Since $\rho(x) = \lvert \psi(x) \rvert ^2$ is a probability density, it must be integrated over some subset of $\mathbb{R}$ to actually gain a probability. The probability to find the particles at one of the positions in a subset $S \subset \mathbb{R}$ is given by

$$ P(S) := \int_S \rho(x)\mathrm{d}x $$

Now, for "Find the particle at $x$", we would have to take $S = \{x\}$. But that is a null set w.r.t. to the usual integration measure on $\mathbb{R}$, so $P(\{x\}) = 0 \;\forall\; x \in \mathbb{R}$.

So the probability to find the particle at any particular point is zero. Huh. What gives?

The distinction to be made here is that between the formal almost never and the impossible.

Every event that belongs to the probability space our probability density lives on is possible. Even if it is assigned probability zero, it is an imaginable outcome of whatever is happening. If events are impossible, you cannot even feed them to $P$ above as arguments.

Events that are assigned probability $0$ happen almost never. That does not mean they are impossible, but that the probability of them occuring is smaller than any $\epsilon > 0$, implying it is zero. It means you do not expect them to ever happen, not even in an infinitely long time, but you cannot rule them out.

Lastly, note that, due to the nature of measurements, $S$ will never be a null set in any practical application, since we can only detect particles in some interval $[x,x+\delta x]$, so no events you would ordinarily think should occur are assigned zero probability.

Answer 2

Like ACuriousMind said, the crucial thing is that you always need to integrate over some interval to get an actual probability. In that light, the probability is neither zero for

• $P_{x_0}$, a particle in the interval $[x_0 \pm \Delta x]$ (for $x_0 \neq L/2$), nor for
• $P_{L/2}$, a particle in the interval $[L/2 \pm \Delta x]$.

The crucial difference between those cases is however that $P_{x_0}$ scales simply with $\Delta x$: on a small interval, the integral over the sine-squared looks like the integral over a constant, so as you make the interval smaller the probability shrinks yet always stays significant. OTOH, around $L/2$, the sine-squared looks like a parabola touching $0$, so $P_{L/2}$ scales $\propto (\Delta x)^3$ – i.e. the probability becomes small-cubed, which as we know is zero.

Answer 3

We do basic calculus and much of physics using $\mathbb{R}$. This implies that there are uncountably infinite many "points" in even the smallest region of space or smallest interval in the space where are considering.

There is little reason to be certain this is true when talking about the actual universe.

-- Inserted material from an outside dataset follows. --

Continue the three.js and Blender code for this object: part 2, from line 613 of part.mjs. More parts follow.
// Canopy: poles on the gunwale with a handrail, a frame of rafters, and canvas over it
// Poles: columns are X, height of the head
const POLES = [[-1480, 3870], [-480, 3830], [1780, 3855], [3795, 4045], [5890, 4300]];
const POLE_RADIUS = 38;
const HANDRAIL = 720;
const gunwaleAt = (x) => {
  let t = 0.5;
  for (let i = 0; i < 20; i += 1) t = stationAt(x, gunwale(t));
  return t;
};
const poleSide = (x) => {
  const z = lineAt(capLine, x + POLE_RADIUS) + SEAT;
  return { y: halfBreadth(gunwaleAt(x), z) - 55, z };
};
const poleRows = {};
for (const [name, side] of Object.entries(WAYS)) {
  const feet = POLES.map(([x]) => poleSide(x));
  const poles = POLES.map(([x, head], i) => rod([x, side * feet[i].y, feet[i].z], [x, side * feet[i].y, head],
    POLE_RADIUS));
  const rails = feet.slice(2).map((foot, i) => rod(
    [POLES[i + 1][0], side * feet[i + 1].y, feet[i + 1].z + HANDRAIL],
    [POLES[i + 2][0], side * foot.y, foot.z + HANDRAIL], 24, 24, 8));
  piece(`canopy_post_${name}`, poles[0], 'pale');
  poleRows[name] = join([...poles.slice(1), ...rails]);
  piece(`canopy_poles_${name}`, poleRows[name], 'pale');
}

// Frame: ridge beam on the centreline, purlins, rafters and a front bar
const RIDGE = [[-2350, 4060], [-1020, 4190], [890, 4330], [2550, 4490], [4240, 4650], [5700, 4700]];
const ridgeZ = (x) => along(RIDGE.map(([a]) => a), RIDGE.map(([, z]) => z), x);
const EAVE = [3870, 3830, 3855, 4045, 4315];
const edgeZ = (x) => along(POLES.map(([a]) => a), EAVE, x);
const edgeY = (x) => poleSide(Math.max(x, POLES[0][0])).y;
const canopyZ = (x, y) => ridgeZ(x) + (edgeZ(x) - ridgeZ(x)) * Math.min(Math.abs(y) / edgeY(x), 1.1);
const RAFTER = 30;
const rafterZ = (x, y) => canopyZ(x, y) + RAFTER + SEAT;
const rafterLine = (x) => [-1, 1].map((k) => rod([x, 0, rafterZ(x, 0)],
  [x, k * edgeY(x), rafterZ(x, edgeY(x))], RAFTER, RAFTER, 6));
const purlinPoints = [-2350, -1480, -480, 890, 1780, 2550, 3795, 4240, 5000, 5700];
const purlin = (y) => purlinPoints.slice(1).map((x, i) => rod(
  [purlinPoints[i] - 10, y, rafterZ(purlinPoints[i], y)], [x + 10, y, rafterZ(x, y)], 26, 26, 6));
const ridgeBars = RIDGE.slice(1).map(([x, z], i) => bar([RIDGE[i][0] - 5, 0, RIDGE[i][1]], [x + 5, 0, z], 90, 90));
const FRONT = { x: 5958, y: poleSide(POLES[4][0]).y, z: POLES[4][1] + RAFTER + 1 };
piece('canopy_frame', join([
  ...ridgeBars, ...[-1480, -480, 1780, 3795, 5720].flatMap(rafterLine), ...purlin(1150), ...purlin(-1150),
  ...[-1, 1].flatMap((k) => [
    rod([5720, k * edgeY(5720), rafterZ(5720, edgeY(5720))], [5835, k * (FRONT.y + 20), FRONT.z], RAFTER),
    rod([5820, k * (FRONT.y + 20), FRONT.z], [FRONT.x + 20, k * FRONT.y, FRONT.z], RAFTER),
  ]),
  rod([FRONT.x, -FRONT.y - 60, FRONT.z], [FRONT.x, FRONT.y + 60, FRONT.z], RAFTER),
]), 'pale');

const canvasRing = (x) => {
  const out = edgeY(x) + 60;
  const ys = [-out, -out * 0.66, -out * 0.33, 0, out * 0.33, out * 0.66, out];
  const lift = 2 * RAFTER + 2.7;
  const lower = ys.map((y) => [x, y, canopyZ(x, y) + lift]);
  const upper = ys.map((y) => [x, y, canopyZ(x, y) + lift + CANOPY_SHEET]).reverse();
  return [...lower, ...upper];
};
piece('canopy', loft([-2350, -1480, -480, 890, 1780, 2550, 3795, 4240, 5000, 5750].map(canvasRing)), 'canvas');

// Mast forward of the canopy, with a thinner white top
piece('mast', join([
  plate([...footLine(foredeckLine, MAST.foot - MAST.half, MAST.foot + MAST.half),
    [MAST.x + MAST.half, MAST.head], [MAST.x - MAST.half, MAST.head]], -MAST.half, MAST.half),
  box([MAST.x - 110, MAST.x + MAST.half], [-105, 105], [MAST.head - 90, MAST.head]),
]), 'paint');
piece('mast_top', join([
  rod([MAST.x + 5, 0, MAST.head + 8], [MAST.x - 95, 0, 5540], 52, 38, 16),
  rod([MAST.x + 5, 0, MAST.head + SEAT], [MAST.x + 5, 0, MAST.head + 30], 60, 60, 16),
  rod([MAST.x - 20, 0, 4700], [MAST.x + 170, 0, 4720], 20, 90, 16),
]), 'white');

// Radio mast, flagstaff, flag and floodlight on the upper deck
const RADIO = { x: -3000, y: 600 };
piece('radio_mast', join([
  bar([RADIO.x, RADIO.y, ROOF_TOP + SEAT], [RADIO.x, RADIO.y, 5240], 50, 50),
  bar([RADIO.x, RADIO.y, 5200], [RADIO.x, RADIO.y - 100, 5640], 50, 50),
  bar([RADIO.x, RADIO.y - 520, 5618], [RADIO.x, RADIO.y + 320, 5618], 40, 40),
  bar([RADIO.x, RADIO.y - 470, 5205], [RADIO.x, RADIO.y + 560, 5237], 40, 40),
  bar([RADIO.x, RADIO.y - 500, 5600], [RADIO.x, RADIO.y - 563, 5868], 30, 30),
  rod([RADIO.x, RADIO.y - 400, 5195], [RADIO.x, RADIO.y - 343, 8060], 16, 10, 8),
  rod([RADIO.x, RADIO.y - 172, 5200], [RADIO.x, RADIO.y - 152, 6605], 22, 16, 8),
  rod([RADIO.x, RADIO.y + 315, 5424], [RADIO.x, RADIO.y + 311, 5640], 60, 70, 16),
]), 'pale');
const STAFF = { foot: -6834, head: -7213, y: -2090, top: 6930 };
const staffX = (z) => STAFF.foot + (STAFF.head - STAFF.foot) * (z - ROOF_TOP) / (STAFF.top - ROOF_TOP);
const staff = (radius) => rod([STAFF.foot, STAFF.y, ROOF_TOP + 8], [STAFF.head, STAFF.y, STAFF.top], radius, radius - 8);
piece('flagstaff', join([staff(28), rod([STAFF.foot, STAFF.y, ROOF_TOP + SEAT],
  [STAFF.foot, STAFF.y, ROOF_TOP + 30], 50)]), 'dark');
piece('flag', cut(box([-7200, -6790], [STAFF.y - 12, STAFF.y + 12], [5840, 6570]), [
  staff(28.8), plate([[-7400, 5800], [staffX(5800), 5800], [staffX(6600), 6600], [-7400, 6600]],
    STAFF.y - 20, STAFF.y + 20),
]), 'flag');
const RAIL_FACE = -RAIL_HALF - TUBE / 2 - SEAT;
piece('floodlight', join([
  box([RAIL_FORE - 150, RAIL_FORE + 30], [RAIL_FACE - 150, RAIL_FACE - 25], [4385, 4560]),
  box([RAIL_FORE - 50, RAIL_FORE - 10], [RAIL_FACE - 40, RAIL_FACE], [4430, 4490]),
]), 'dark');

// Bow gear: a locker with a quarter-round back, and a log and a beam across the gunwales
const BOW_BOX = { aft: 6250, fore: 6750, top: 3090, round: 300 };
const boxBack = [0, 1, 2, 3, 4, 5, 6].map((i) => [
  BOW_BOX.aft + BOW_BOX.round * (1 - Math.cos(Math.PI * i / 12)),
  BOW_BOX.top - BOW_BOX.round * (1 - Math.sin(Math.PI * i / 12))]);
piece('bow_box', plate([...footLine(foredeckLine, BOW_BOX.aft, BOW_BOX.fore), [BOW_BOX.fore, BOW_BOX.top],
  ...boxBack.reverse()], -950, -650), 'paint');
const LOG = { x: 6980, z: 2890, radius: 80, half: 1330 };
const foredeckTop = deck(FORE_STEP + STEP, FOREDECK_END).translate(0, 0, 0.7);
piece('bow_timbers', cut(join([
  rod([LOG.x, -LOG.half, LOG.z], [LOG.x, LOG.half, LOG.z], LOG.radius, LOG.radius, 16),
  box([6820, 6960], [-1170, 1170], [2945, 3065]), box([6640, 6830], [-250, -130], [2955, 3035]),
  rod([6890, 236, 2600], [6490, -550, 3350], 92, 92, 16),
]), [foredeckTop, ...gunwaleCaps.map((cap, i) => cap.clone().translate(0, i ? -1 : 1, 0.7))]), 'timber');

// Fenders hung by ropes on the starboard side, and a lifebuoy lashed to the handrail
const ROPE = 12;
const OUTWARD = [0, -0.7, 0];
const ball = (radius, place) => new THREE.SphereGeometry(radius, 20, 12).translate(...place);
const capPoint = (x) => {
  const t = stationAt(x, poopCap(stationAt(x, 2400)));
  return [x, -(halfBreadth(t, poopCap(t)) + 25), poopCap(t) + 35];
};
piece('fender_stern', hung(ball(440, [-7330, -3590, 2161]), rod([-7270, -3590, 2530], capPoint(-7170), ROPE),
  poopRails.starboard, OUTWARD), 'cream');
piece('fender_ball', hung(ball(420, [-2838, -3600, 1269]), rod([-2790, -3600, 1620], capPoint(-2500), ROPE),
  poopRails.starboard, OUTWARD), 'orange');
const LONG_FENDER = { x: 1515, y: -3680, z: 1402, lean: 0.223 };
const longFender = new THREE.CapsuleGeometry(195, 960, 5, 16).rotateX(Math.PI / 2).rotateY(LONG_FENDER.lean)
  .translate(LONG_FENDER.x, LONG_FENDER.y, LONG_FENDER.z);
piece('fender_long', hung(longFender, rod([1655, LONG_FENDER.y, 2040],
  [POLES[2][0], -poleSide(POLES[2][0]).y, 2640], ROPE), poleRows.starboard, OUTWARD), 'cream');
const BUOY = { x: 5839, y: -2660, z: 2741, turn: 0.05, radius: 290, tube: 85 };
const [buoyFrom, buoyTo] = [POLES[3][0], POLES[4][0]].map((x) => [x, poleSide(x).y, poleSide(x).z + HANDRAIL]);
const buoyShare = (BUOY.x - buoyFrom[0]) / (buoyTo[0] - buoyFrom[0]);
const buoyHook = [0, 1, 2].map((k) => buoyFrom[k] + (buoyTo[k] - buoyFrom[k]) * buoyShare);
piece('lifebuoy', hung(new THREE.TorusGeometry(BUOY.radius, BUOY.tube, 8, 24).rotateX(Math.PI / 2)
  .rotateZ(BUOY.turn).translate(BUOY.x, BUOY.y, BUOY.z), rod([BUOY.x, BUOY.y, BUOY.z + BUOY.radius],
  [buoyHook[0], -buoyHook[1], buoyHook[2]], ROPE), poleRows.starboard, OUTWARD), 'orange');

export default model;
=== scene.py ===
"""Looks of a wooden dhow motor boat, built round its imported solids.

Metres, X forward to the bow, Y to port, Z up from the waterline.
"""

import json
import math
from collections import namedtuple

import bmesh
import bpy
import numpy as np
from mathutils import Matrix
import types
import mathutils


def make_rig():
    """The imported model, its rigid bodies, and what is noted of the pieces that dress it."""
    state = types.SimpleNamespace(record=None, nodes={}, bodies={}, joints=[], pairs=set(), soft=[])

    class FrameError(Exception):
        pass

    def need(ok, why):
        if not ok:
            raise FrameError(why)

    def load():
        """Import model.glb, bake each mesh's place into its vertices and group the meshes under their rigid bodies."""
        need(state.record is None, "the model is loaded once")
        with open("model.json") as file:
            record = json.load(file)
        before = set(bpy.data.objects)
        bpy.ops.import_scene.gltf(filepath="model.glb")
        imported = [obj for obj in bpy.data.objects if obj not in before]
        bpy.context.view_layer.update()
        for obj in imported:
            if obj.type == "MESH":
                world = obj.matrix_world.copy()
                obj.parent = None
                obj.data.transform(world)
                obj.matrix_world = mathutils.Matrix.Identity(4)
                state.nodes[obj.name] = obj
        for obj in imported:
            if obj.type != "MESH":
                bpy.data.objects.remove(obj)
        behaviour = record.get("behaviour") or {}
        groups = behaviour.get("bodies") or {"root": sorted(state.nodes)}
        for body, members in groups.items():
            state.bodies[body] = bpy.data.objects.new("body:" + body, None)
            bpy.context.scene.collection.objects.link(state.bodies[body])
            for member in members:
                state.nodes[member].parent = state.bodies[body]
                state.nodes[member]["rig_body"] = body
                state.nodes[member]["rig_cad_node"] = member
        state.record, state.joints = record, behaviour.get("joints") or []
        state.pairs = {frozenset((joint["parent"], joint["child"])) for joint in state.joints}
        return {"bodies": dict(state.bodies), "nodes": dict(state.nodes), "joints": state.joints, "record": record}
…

If position is granular on any scale -- say, the Planck length -- then the math on $\mathbb{R}$ becomes a mere approximation of what is going on. It can be a very good approximation, good enough that you cannot tell the difference, especially with sufficiently well behaved functions.

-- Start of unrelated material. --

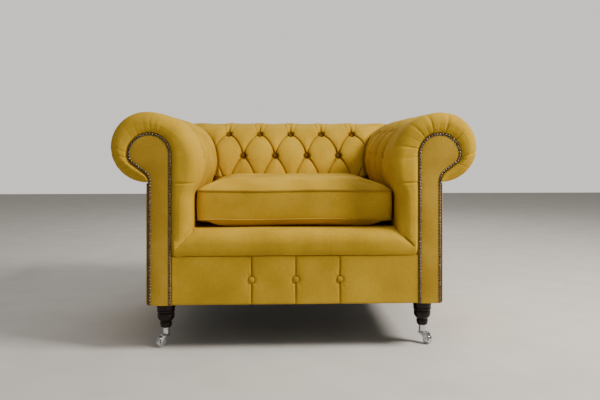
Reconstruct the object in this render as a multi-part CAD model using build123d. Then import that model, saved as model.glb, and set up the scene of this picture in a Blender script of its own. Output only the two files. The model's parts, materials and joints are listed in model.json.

If, however, position is granular, then the probability returned at any actual granular location where it "could" occur becomes strictly non-zero. You can express this in the language of measure theory (countable disjoint unions behave differently than uncountable disjoint unions) if you want.

Now, the degree of granularity does not matter (Planck length? Much smaller? Much larger?) to this result: any finite granularity works. So we can return to our nice, well behaved, familiar $\mathbb{R}$ by treating such questions (what is the probability that something happens at x?) as maps from regions to probabilities, not from points to probabilities. In short, you don't talk about points in $\mathbb{R}^n$, but instead very small regions (arbitrarily small even) in $\mathbb{R}^n$.

The density of the probability at a given point can be finite and reflect this information relatively nicely. So long as our functions are well behaved, the probability density at a given point becomes quite meaningful, as it reflects what the probability of a small region around that given point would have at any reasonably small level of granularity.

This does not mean you can talk about the probability at a given point with any concrete meaning. You can talk about the probability in a region, not at a point. The density at a point says "for a small region around that point, the product of the n-dimensional volume of that region and this value is the probability of the region, with increasing precision as the region gets smaller", which is physically meaningful.

This also aligns us better with experiment, as our ability to determine where something is is not infinitely precise -- we can only talk about regions.